I just wished that you guys would have had enough sense to talk to us before making such a drastic and sudden change. I would have thought that an entire year of friendship would have meant enough to you that you would have talked it over with us first. That being said my parents are right and there is nothing that I can/should do to hold you guys back. Above all I’m just upset that their leaving had to be so drastic/dramatic, don’t think we will ever reach a point that a transferral of sorts doesn’t have to be viewed as a transferral. One more year and we’ll see how things turn out and if they work out then they do but I’ve tried and I will continue to put in effort but if it doesn’t it isn’t my fault and I shouldn’t blame myself.

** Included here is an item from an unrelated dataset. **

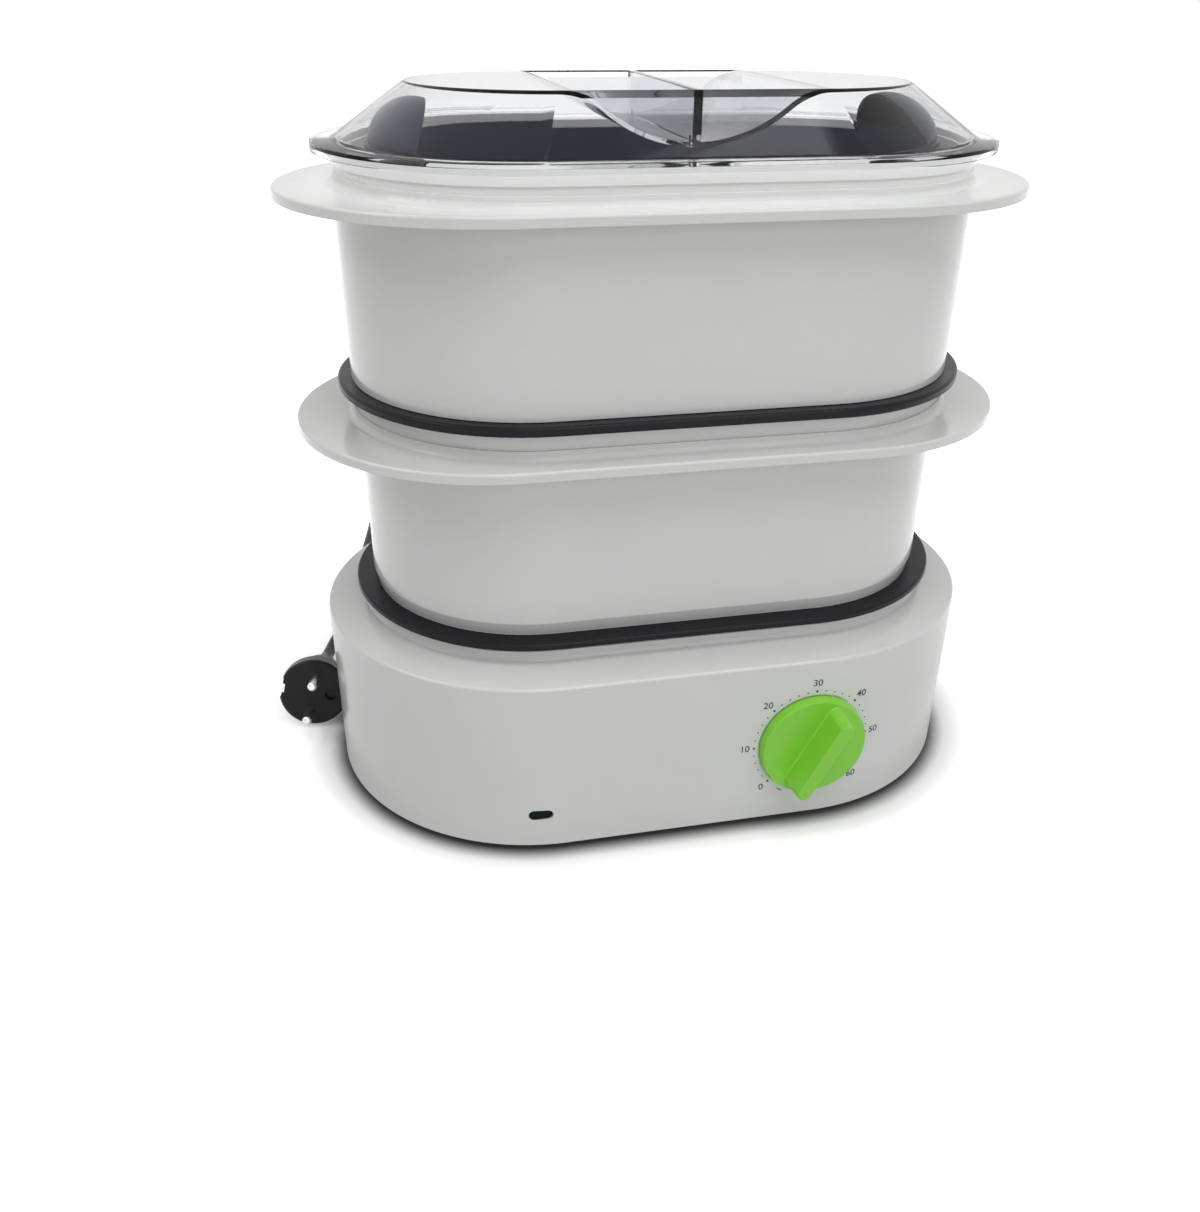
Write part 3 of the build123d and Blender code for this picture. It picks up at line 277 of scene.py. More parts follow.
class SteamerSettings(bpy.types.PropertyGroup):
    camera: PointerProperty(type=SteamerCameraSettings)
    studio: PointerProperty(type=SteamerStudioSettings)
    plastic: PointerProperty(type=SteamerPlasticSettings)
    dial: PointerProperty(type=SteamerDialSettings)
    knob: PointerProperty(type=SteamerKnobSettings)
    cord: PointerProperty(type=SteamerCordSettings)
    lid: PointerProperty(type=SteamerLidSettings)


def settings():
    """The values that the scene holds for every step."""
    return bpy.context.scene.steamer_settings


# ---------------------------------------------------------------- node helpers
class Graph:
    """A node tree with short calls for adding and joining nodes."""

    def __init__(self, tree):
        self.tree = tree

    def add(self, kind, **values):
        node = self.tree.nodes.new(kind)
        for name, value in values.items():
            setattr(node, name, value)
        return node

    def join(self, source, target):
        self.tree.links.new(source, target)

    def feed(self, value, target):
        """Joins an output to an input, or sets the input to a plain value."""
        if isinstance(value, bpy.types.NodeSocket):
            self.join(value, target)
        else:
            target.default_value = value


def coordinates(graph, scale=(1, 1, 1)):
    """Object coordinates, stretched."""
    place = graph.add("ShaderNodeTexCoord")
    mapping = graph.add("ShaderNodeMapping")
    mapping.inputs["Scale"].default_value = scale
    graph.join(place.outputs["Object"], mapping.inputs["Vector"])
    return mapping.outputs["Vector"]


def noise(graph, scale, detail=2.0, stretch=(1, 1, 1)):
    """Soft noise in the object's own space, its scale per metre."""
    texture = graph.add("ShaderNodeTexNoise")
    graph.feed(scale, texture.inputs["Scale"])
    texture.inputs["Detail"].default_value = detail
    graph.join(coordinates(graph, stretch), texture.inputs["Vector"])
    return texture.outputs["Fac"]


def ramp(graph, value, given, made, kind="LINEAR"):
    """A value that runs between the two given numbers, made to run between two others."""
    node = graph.add("ShaderNodeMapRange", interpolation_type=kind)
    names = ("Value", "From Min", "From Max", "To Min", "To Max")
    for name, number in zip(names, (value, *given, *made)):
        graph.feed(number, node.inputs[name])
    return node.outputs["Result"]


def spread(graph, value, low, high):
    """A noise's value made to run from low to high."""
    return ramp(graph, value, (NOISE_LOW, NOISE_HIGH), (low, high))


def maths(graph, operation, first, second):
    """One sum of two values or outputs."""
    node = graph.add("ShaderNodeMath", operation=operation)
    for socket, value in zip(node.inputs, (first, second)):
        graph.feed(value, socket)
    return node.outputs["Value"]


def blend(graph, share, first, second, kind="MIX"):
    """Colour that turns from first to second as share goes from 0 to 1."""
    node = graph.add("ShaderNodeMix", data_type="RGBA", blend_type=kind)
    for socket, value in ((MIX_SHARE, share), (MIX_A, first), (MIX_B, second)):
        graph.feed(value, node.inputs[socket])
    return node.outputs[MIX_RESULT]


def either(graph, share, first, second, output):
    """Shows the first shader where share is 0 and the second where it is 1."""
    mix = graph.add("ShaderNodeMixShader")
    for socket, source in zip(mix.inputs, (share, first.outputs[0], second.outputs[0])):
        graph.join(source, socket)
    graph.join(mix.outputs["Shader"], output.inputs["Surface"])


def moulded_group():
    """Moulded plastic: slight unevenness of colour, handling marks and a fine skin."""
    name = "moulded plastic"
    if name in bpy.data.node_groups:
        return bpy.data.node_groups[name]
    tree = bpy.data.node_groups.new(name, "ShaderNodeTree")
    for title, kind, value in (
            ("Colour", "NodeSocketColor", (0.8, 0.8, 0.8, 1)), ("Unevenness", "NodeSocketFloat", 0.03),
            ("Roughness", "NodeSocketFloat", 0.3), ("Marks", "NodeSocketFloat", 0.1),
            ("Skin", "NodeSocketFloat", 0.05), ("Skin Scale", "NodeSocketFloat", 900.0)):
        socket = tree.interface.new_socket(title, in_out="INPUT", socket_type=kind)
        socket.default_value = value
    for title, kind in (("Colour", "NodeSocketColor"), ("Roughness", "NodeSocketFloat"),
                        ("Normal", "NodeSocketVector")):
        tree.interface.new_socket(title, in_out="OUTPUT", socket_type=kind)
    graph = Graph(tree)
    given = graph.add("NodeGroupInput").outputs
    result = graph.add("NodeGroupOutput").inputs

    # colour: wide soft clouds, a little lighter and darker
    clouds = noise(graph, 22.0, 3.0)
    lower = maths(graph, "SUBTRACT", 1.0, given["Unevenness"])
    tone = spread(graph, clouds, lower, 1.0)
    graph.join(blend(graph, 1.0, given["Colour"], tone, "MULTIPLY"), result["Colour"])

    # roughness: smears of handling and fine wiping lines
    smears = spread(graph, noise(graph, 60.0, 4.0), 0.0, given["Marks"])
    wiping = spread(graph, noise(graph, 160.0, 5.0, (1, 1, 9)), 0.0, given["Marks"])
    marks = maths(graph, "MULTIPLY", maths(graph, "ADD", smears, wiping), 0.5)
    graph.join(maths(graph, "ADD", given["Roughness"], marks), result["Roughness"])

    # skin: the mould's fine surface and a long slow waviness
    skin = graph.add("ShaderNodeBump")
    waves = graph.add("ShaderNodeBump")
    for bump, distance, strength, height in (
            (skin, 0.0001, given["Skin"], noise(graph, given["Skin Scale"])),
            (waves, 0.001, 0.04, noise(graph, 28.0, 1.0))):
        bump.inputs["Distance"].default_value = distance
        graph.feed(strength, bump.inputs["Strength"])
        graph.join(height, bump.inputs["Height"])
    graph.join(skin.outputs["Normal"], waves.inputs["Normal"])
    graph.join(waves.outputs["Normal"], result["Normal"])
    return tree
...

Inefficiency is the number one thing I cannot stand seriously and the fact that everything is always so inefficient makes me so so so pissed off. Step in get scolded don’t step in also get scolded idek. Hypocrisy and ass-kissing on the highest level I thought there was some progress but stupid decisions and inefficiency just reset everything hahaha. So upset that I have to end everything on this note, maybe it’s past horrific experience that has made me so adverse to this style hahaha. Not like I don’t try but it’s really a mental struggle to even execute the steps in the first place let alone to do it properly. Whatever after ranting about it to 2 people I’m just going to take a back seat and do whatever you tell me, one more week and it’ll all be over anyway so just be as inefficient as you want~ And if you feel stressed/feel like breaking down that’s understandable but don’t point fingers because after all you’re the one who accepted the job in the first place. I know I’ve said this before but this time I’m really 100% done I’ve thrown in the towel and I’ll just wait fervently for the end. Despite my love for dance, this was definitely my biggest regret in NY.

Shameless self promotion!!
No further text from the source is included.